As a philosophy major, Logan Emlet ’14 spends an inordinate amount of time contemplating recidivism. He went into this project thinking the U.S. penal system was a prison-industrial-complex and practicing debate with the inmates validated his beliefs that our prisons need reforms, because inmates are more than just statistics.

“For the past four years, I’ve seen the prison all lit up from the wheat fields, so I wanted to know more about it,” Emlet said.

“The project confirmed my suspicion that the people in here are human, intelligent and have voices that are not being heard. Hopefully this debate will give them a voice, because it’s important to show that the inmates are people, even if they no longer have voting rights.”

Ken Sortland is one such inmate. He said he’s serving 56 months out of an 84-month sentence for burglary, what he termed “not the crime of the century.” He has less than a year left on his sentence. Knowing he’s a short-timer, the well-spoken Sortland was eager to work with the debate team – so eager, in fact, that at one of the first meetings, he showed up with 20 pages of handwritten notes on the topic of private versus public prisons.

“It’s been a great opportunity for us to socialize with intelligent students. Lots of these students will become lawyers and politicians, and they will now look at prisoners as human beings and have a more positive opinion on inmates, which is good, because they are going to be in leadership positions.”

Sortland says he’s an A-student on his way to earning an associate’s degree from Walla Walla Community College. He’s not bragging about his grades, though. As he noted, prison is an ideal place to be a student.

“Some inmates spend all their time in the weight room. I spend my time in the books.”

Even for those inmates not scheduled for early release, the debate project served as a way for them to forget that they were prisoners, at least when the Whitman students visited.

“I was nervous when the students first came out. I thought I’d get tongue-tied,” said Shawn Joyner, whose large presence seems out of place in the room chosen to hold the final debate. Adorned with maps and cartoonish murals, the room feels more like a fifth-grade classroom than a prison.

“I want to thank the students. During the debate, I felt like a human again.”

Repeat offender

The students and the prison debaters shared an easygoing rapport. In between sessions, and even before the final debate started, they’d mingle as if at a party, some practicing their arguments for the debate, others jawing back and forth about sports, specifically college football.

Except for the fact that the inmates were dressed in white T-shirts and khaki pants (WSP prison garb) and were much older than the students, outsiders might be forgiven for thinking this was just a group of friends socializing.

However, one ever-present fact meant they could never truly be friends. At the end of each session, the students left, and those living their days and nights behind bars remained locked up.

“I hope the inmates benefited from the debate. I hope the project helped them, and that we do another debate next year,” Newmark said.
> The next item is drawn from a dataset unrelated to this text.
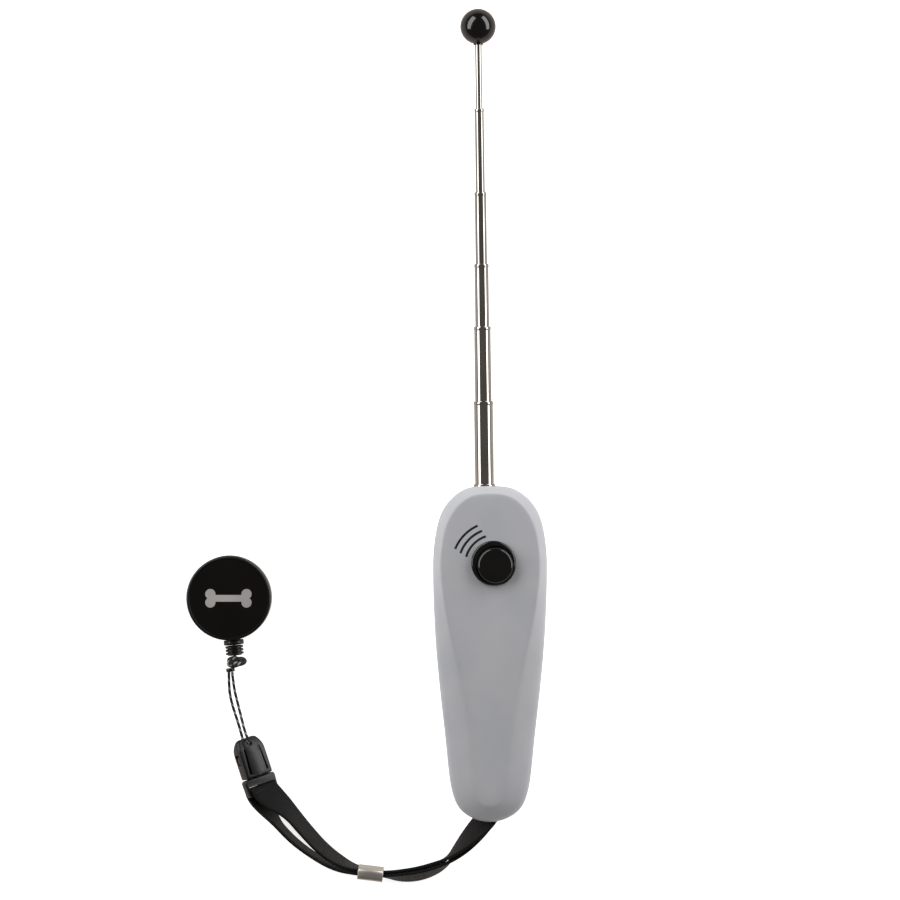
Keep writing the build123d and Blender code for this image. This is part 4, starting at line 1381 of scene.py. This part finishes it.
@dataclass
class Reel:
    """The belt reel: two shells, a printed disc, the nozzle that the cord leaves by, and the belt clip."""

    centre: tuple[float, float] = (-89.6, 19.3)
    radius: float = 14.5
    back: float = 5.2
    middle: float = 9.9
    top: float = 14.6
    face_radius: float = 13.45

    def nozzle_hole(self, tether: Tether) -> bmesh.types.BMesh:
        """The bar that bores the shells for the nozzle.

        Args:
            tether: The tether, whose neck it follows.

        Returns:
            A bar to cut with.
        """
        bar = rod_of(0, 0, 2.42, 10, 20, 40)
        bmesh.ops.transform(bar, matrix=Matrix.Scale(1 / MM, 4) @ tether.place(), verts=bar.verts)
        return bar

    def shells(self, tether: Tether) -> list[bpy.types.Object]:
        """The two halves of the case.

        Args:
            tether: The tether, for the nozzle's direction.

        Returns:
            The front and the back half.
        """
        r, top, mid, back = self.radius, self.top, self.middle, self.back
        front = [(0, top - 0.5), (self.face_radius, top - 0.5), (self.face_radius, top - 0.12),
                 (self.face_radius + 0.12, top)]
        front += [(r - 0.7 + 0.7 * sin(pi / 2 * k / 6), top - 0.7 + 0.7 * cos(pi / 2 * k / 6)) for k in range(7)]
        front += [(r, mid + 0.18), (r - 0.15, mid + 0.02), (13.1, mid + 0.02), (13.1, top - 1.2), (0, top - 1.2)]
        rear = [(1.5, back), (r - 1.4, back)]
        rear += [(r - 1.4 + 1.4 * sin(pi / 2 * k / 6), back + 1.4 - 1.4 * cos(pi / 2 * k / 6)) for k in range(1, 7)]
        rear += [(r, mid - 0.18), (r - 0.15, mid - 0.02), (13.1, mid - 0.02), (13.1, back + 1.2), (1.5, back + 1.2)]
        made = []
        for name, node, profile, closed in (("reel_case_front", "reel_front_shell", front, False),
                                            ("reel_case_back", "reel_back_shell", rear, True)):
            shape = spun(profile, 128, closed=closed)
            bmesh.ops.translate(shape, verts=shape.verts, vec=(*self.centre, 0))
            shape = combined(shape, self.nozzle_hole(tether))
            made.append(piece(name, shape, UPRIGHT, "reel", REEL_ABS, (node,), sharp=35))
        return made

    def face(self) -> list[bpy.types.Object]:
        """The printed disc, with a plain bone printed on it.

        Returns:
            The disc and its print.
        """
        r, low, top = self.face_radius - 0.05, self.top - 0.5, self.top - 0.1
        profile = [(0, low), (r, low), (r, top - 0.1), (r - 0.1, top), (0, top + 0.06)]
        shape = spun(profile, 128, closed=False)
        bmesh.ops.translate(shape, verts=shape.verts, vec=(*self.centre, 0))
        disc = piece("reel_face_printed", shape, UPRIGHT, "reel", REEL_PRINT, ("reel_face_disc",))
        ink, over = 14.53, 14.6
        bone = slab([(-5.6, -1.15), (5.6, -1.15), (5.6, 1.15), (-5.6, 1.15)], ink, over)
        lobes = [rod_of(x * 6.2, y * 1.45, 1.75, ink, over, 40) for x in (-1, 1) for y in (-1, 1)]
        bone = combined(bone, *lobes, how=Merge.FUSE)
        bmesh.ops.translate(bone, verts=bone.verts, vec=(*self.centre, 0))
        return [disc, piece("reel_face_mark", bone, UPRIGHT, "reel", PALE_INK)]

    def nozzle(self, tether: Tether) -> bpy.types.Object:
        """The flanged guide that the cord leaves by.

        Args:
            tether: The tether, for its axis.

        Returns:
            The nozzle.
        """
        profile = [(0.95, 12.95), (2.4, 12.95), (2.4, 14.6), (3.3, 14.6), (3.45, 14.75), (3.45, 16.0), (3.3, 16.2),
                   (1.25, 16.2), (1.02, 16.1), (0.95, 15.9)]
        return piece("reel_nozzle_guide", spun(profile, 64), tether.place(), "reel", REEL_ABS,
                     ("reel_nozzle",), sharp=50)

    def clip(self) -> list[bpy.types.Object]:
        """The bent steel belt clip and the rivet that it swivels on.

        Returns:
            The clip and the rivet.
        """
        plate, tongue, reach, thick = 4.7, 0.4, 9.0, 0.4
        bend = (plate - tongue) / 2
        middle = [(-8.5, plate), (-2, plate), (reach, plate)]
        middle += [(reach + bend * sin(pi * k / 14), tongue + bend + bend * cos(pi * k / 14)) for k in range(1, 14)]
        middle += [(reach, tongue), (0, tongue), (-10, tongue)]
        sides = []
        for i, (y, z) in enumerate(middle):
            before, after = middle[max(i - 1, 0)], middle[min(i + 1, len(middle) - 1)]
            run = hypot(after[0] - before[0], after[1] - before[1])
            sides.append(((after[1] - before[1]) / run * -thick, (after[0] - before[0]) / run * thick))
        outline = [(y + n[0], z + n[1]) for (y, z), n in zip(middle, sides)]
        outline += [(y - n[0], z - n[1]) for (y, z), n in list(zip(middle, sides))[::-1]]
        shape = softened(loft([[Vector((x, y, z)) for y, z in outline] for x in (-6, 6)]), 0.12, 60)
        shape = combined(shape, rod_of(0, 0, 1.55, 3, 6, 40))
        bmesh.ops.translate(shape, verts=shape.verts, vec=(*self.centre, 0))
        strip = piece("belt_clip_strip", shape, UPRIGHT, "clip", SPRING, ("belt_clip",), sharp=35)
        profile = [(0, 3.35), (1.4, 3.4), (2.2, 3.6), (2.55, 3.9), (2.6, 4.25), (1.5, 4.25), (1.5, 6.4), (0, 6.4)]
        shape = spun(profile, 48, closed=False)
        bmesh.ops.translate(shape, verts=shape.verts, vec=(*self.centre, 0))
        rivet = piece("clip_rivet_headed", shape, UPRIGHT, "reel", ZINC, ("clip_rivet",))
        return [strip, rivet]


# ---- what stays from the frame, and the stage ------------------------------------------------------

CARRIED_OVER = {
    INNER_ACETAL: ("clicker_carrier", "reel_spool"),
    SPRING: ("click_plate", "reel_spring"),
    ZINC: ("plate_rivets", "carrier_screws", "antenna_screw", "strap_pin", "reel_axle"),
    BRASS: ("antenna_base_plug", "slip_ring_1", "slip_ring_2", "slip_ring_3", "slip_ring_4", "slip_ring_5",
            "slip_ring_6"),
    REEL_ABS: ("spool_cord_winding",),
}


def dress_frame() -> None:
    """Give the CAD nodes that stay their materials."""
    for finish, nodes in CARRIED_OVER.items():
        for node in nodes:
            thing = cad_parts[node]
            thing.data.materials.clear()
            thing.data.materials.append(finish.build())
            LOG.info("%s: dressed as %s", node, finish.name)


@dataclass
class Studio:
    """A pale floor, soft light from both sides and a camera that looks straight down."""

    view_centre: tuple[float, float] = (-13.7, 70.1)
    field_width: float = 308.7
    focus_height: float = 13.0
    lens: float = 135.0
    sensor: float = 36.0

    def camera(self) -> None:
        """Make the camera and set it as the scene's own."""
        data = bpy.data.cameras.new("camera")
        data.lens, data.sensor_width = self.lens, self.sensor
        data.clip_end = 10
        height = self.field_width / self.sensor * self.lens + self.focus_height
        thing = bpy.data.objects.new("camera", data)
        thing.location = Vector((*self.view_centre, height)) * MM
        bpy.context.scene.collection.objects.link(thing)
        bpy.context.scene.camera = thing

    def card(self, name: str, centre: tuple[float, float, float], size: tuple[float, float],
             turn: tuple[float, float, float], colour: str) -> bpy.types.Object:
        """A flat board with a plain material of its own.

        Args:
            name: Its name.
            centre: Where it stands, in metres.
            size: Its width and length, in metres.
            turn: Its rotation, in degrees.
            colour: Its colour.

        Returns:
            The board.
        """
        shape = bmesh.new()
        bmesh.ops.create_grid(shape, x_segments=1, y_segments=1, size=0.5)
        place = (Matrix.Translation(centre) @ Matrix.Rotation(radians(turn[2]), 4, "Z")
                 @ Matrix.Rotation(radians(turn[1]), 4, "Y") @ Matrix.Rotation(radians(turn[0]), 4, "X")
                 @ Matrix.Diagonal((*size, 1, 1)))
        bmesh.ops.transform(shape, matrix=place, verts=shape.verts)
        mesh = bpy.data.meshes.new(name)
        shape.to_mesh(mesh)
        shape.free()
        material = bpy.data.materials.new(name)
        material.use_nodes = True
        shader = material.node_tree.nodes["Principled BSDF"]
        shader.inputs["Base Color"].default_value = linear(colour)
        shader.inputs["Roughness"].default_value = 0.9
        shader.inputs["Specular IOR Level"].default_value = 0.1
        mesh.materials.append(material)
        thing = bpy.data.objects.new(name, mesh)
        bpy.context.scene.collection.objects.link(thing)
        return thing

    def softbox(self, name: str, place: tuple[float, float, float], size: tuple[float, float], power: float) -> None:
        """A soft light that faces the object.

        Args:
            name: Its name.
            place: Where it hangs, in metres.
            size: Its width and length, in metres.
            power: Its power in watts.
        """
        data = bpy.data.lights.new(name, "AREA")
        data.shape = "RECTANGLE"
        data.size, data.size_y = size
        data.energy = power
        thing = bpy.data.objects.new(name, data)
        thing.location = place
        aim = Vector((-0.02, 0.06, 0)) - Vector(place)
        thing.rotation_euler = aim.to_track_quat("-Z", "Y").to_euler()
        bpy.context.scene.collection.objects.link(thing)

    def build(self) -> None:
        """Set the floor, the lights and the world."""
        floor = self.card("floor", (0, 0, -0.0002), (8, 8), (0, 0, 0), "#ffffff")
        glow = floor.data.materials[0].node_tree.nodes["Principled BSDF"]
        glow.inputs["Emission Color"].default_value = linear("#ffffff")
        glow.inputs["Emission Strength"].default_value = 0.8
        # What shines sees a grey board under the floor, so that bright metal keeps its edges on white.
        floor.visible_glossy = False
        board = self.card("grey board", (0, 0, -0.05), (8, 8), (0, 0, 0), "#8e8985")
        dim = board.data.materials[0].node_tree.nodes["Principled BSDF"]
        dim.inputs["Emission Color"].default_value = linear("#a39d98")
        dim.inputs["Emission Strength"].default_value = 0.6
        self.softbox("left softbox", (-0.76, 0.5, 0.55), (1.5, 0.5), 8.8)
        self.softbox("right softbox", (0.8, 0.5, 0.44), (1.5, 0.42), 8.0)
        world = bpy.data.worlds.new("studio")
        world.use_nodes = True
        background = world.node_tree.nodes["Background"]
        background.inputs["Color"].default_value = linear("#eae2d9")
        background.inputs["Strength"].default_value = 0.14
        bpy.context.scene.world = world
        bpy.context.scene.view_settings.view_transform = "Standard"
        bpy.context.scene.view_settings.look = "None"


def main() -> None:
    """Build the stage, then every sub-assembly."""
    logging.basicConfig(level=logging.INFO, format="%(name)s %(message)s")
    studio = Studio()
    studio.camera()
    studio.build()
    buckle = Buckle()
    WristStrap().build(buckle)
    tether = Tether()
    female = buckle.female()
    buckle.male()
    buckle.prongs()
    knot, crimp, stopper = tether.knot_lump(), tether.crimp(), tether.stopper()
    tether.stub()
    tether.loop([female, knot, crimp, stopper])
    Ferrule().build()
    handle = Handle()
    front = handle.front()
    handle.back()
    button = Button()
    button.collar()
    button.cap()
    button.click_waves(front)
    telescope = Telescope()
    for stage in range(len(telescope.tops)):
        telescope.tube(stage)
    telescope.tip()
    CaseScrews().build()
    reel = Reel()
    reel.shells(tether)
    reel.face()
    reel.nozzle(tether)
    reel.clip()
    dress_frame()


if __name__ == "__main__":
    main()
“But the reality is that the students and the inmates are just people passing each other.”

Mark Strickland is one of those prisoners Newmark has passed. Strickland looks like an inmate from the movies. Tattoos cover his arms, one is needled beneath his eye, and his scraggly, gray hair hangs long. Different from the movies, though, Strickland says he’s earning a 3.9 G.P.A.

“I decided to go to school here in prison, because I decided that I’m going to be 50 no matter what. So I might as well be educated,” Strickland said.

He has a college-aged daughter, so mingling with these youthful students empowered Strickland. It was a revelation, because the debate project liberated him, not from these prison walls, but from his life-long perception of himself.

“I’ve learned I’m not as stupid as I thought I was.”

However, Strickland is a product of recidivism. A repeat offender, he said this is the fourth time he’s been locked up at this very facility. He knows that despite the students’ worthwhile volunteer work, there is no guarantee the lessons he’s learned will keep him from returning to the prison for a fifth time.

“I hope I’ll be able to continue my education. I hope it will keep me away from this place. But, you know, lots of times we are the cause of our own destruction,” he said.